BOSTON — Dave Dombrowski was taking questions from reporters in the home dugout at Fenway Park on Monday when his cellphone beeped to alert him of an incoming text message.
“That could be a trade [offer] right there,” the Boston Red Sox president of baseball operations said. “I don’t know. It’s that time of year.”
Indeed, baseball’s nonwaiver trade deadline is now less than a week away, and after consecutive last-place seasons, the back-in-contention Red Sox are all-in again as buyers. Dombrowski recently made four deals in a seven-day span and said he received five fresh proposals before 5 p.m. Monday, none of which was particularly close to coming to fruition.
It may be that Dealin’ Dave, aggressive as he is, stands pat this week. Publicly, at least, he’s saying the Red Sox are “not looking to necessarily do something significant” and noting the increasingly imminent returns of several injured players, including closer Craig Kimbrel.
But it must be awfully tempting, especially when those calls and text messages roll in from the South Side of Chicago, for Dombrowski to ponder the possibility of a true blockbuster, one that would bring White Sox ace Chris Sale to Boston.
Sale is 27, left-handed and a perennial Cy Young Award candidate with the most club-friendly contract in the majors, a deal that will pay him $12 million next year and includes team options for 2018-19 that are worth $12.5 million and $13.5 million, respectively. He also will miss one start while he serves a five-game, team-imposed suspension for reportedly cutting up the 1976 navy, collared throwback uniforms that the White Sox were scheduled to wear last Saturday night. It isn’t his first dispute with the team either. In spring training, Sale blasted management for restricting the clubhouse access of then-first baseman Adam LaRoche’s 14-year-old son.
The White Sox already were rumored to be listening to offers on Sale, with the entirely reasonable expectation that they wanted a massive haul in return. As one American League talent evaluator noted Monday night, there’s little precedent for the trade of a player who combines Sale’s talent and affordability. The Philadelphia Phillies extracted a prospect-rich package from the Texas Rangers last July for Cole Hamels because the ace lefty is controllable through at least 2018. But Hamels also had about $85 million left on his contract at the time of the trade.

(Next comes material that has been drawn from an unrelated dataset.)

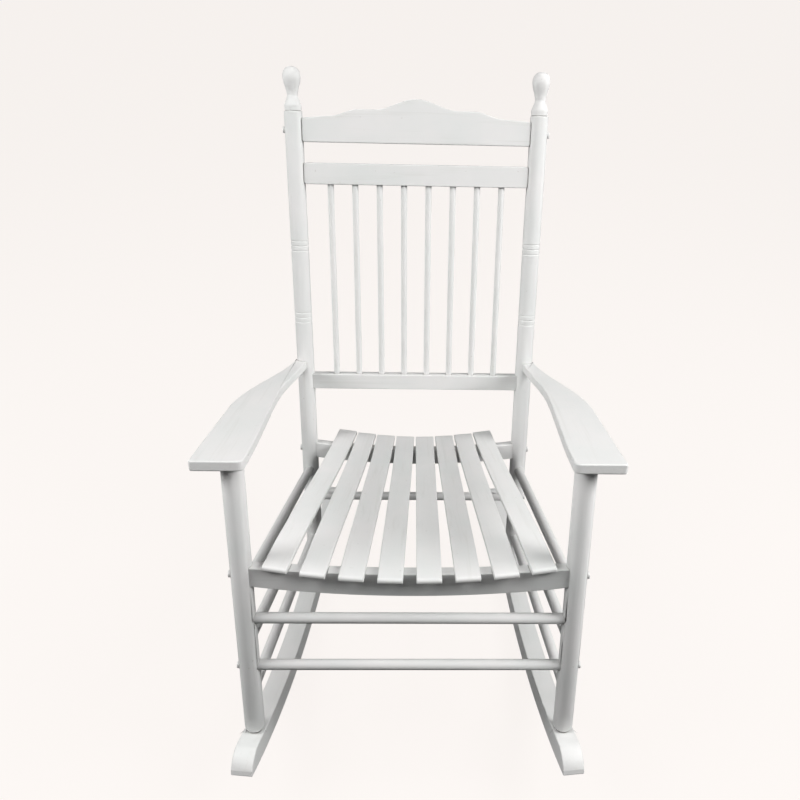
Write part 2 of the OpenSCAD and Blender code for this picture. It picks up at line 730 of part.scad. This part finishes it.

For Sale, White Sox general manager Rick Hahn can ask for almost anything in return and it wouldn’t seem like too much.
The Red Sox, meanwhile, have the inventory of talent to acquire almost any player they want. Between their group of young All-Stars in the big leagues (right fielder Mookie Betts, shortstop Xander Bogaerts and center fielder Jackie Bradley Jr.) and a treasure-trove of elite prospects led by second baseman Yoan Moncada, center fielder Andrew Benintendi and right-hander Michael Kopech, they are one of the few teams that can present the Herschel Walker package that would compel the White Sox to send Sale away.
See what we mean by tempting?
The Red Sox would be foolish to categorically rule out a move for Sale, and Dombrowski said nothing Monday that would indicate they have. On a number of occasions, he categorized their approach to the deadline as “open-minded” and declined to label any players in the organization as “untouchable,” even while acknowledging he would be more hard-pressed to move some players than others.
“Really, the simple reality is, let’s just say you have an All-Star player. He’s a very good player. If somebody offers you four All-Star players for him, you’re going to trade that guy most likely,” Dombrowski said. “That’s why I never use that phrase [untouchable]. I think you’ve got to be open-minded to listen to what’s out there. I think that’s very important.”
In an interview with MLB.com on Monday, Sale said he doesn’t want to be traded. But he also said he told manager Robin Ventura and pitching coach Don Cooper last Friday that he didn’t want to wear the untucked throwback uniforms because he found them to be uncomfortable and was disappointed they didn’t fight harder on his behalf for a different jersey.
It’s unclear whether Sale’s relationship with the White Sox is irreparably damaged by the incident. If it is, there will still be time to trade him. He’s expected to rejoin the team Thursday, five days before the deadline.
Dombrowski noted Monday that the market has a way of changing as the deadline draws near. Last year, for instance, when Dombrowski was running the Detroit Tigers’ baseball operations, he didn’t put ace David Price, outfielder Yoenis Cespedes or reliever Joakim Soria on the market until a few days before the deadline.
“If you wait, I remember last year at the very end, I’m not going to say who, but I remember there were a couple clubs that were looking for [a big return], and on July 31, they were calling around and saying, ‘Would you take this guy?'” Dombrowski said. “That could happen this year, too. I think it’s a fun time. It’s something we really need to keep abreast of, and our people do a good job of that.”
So, Dombrowski’s phone will continue beeping and ringing until next Monday, the White Sox undoubtedly checking in from time to time. And if they really decide to sell Sale, well, then it will get interesting.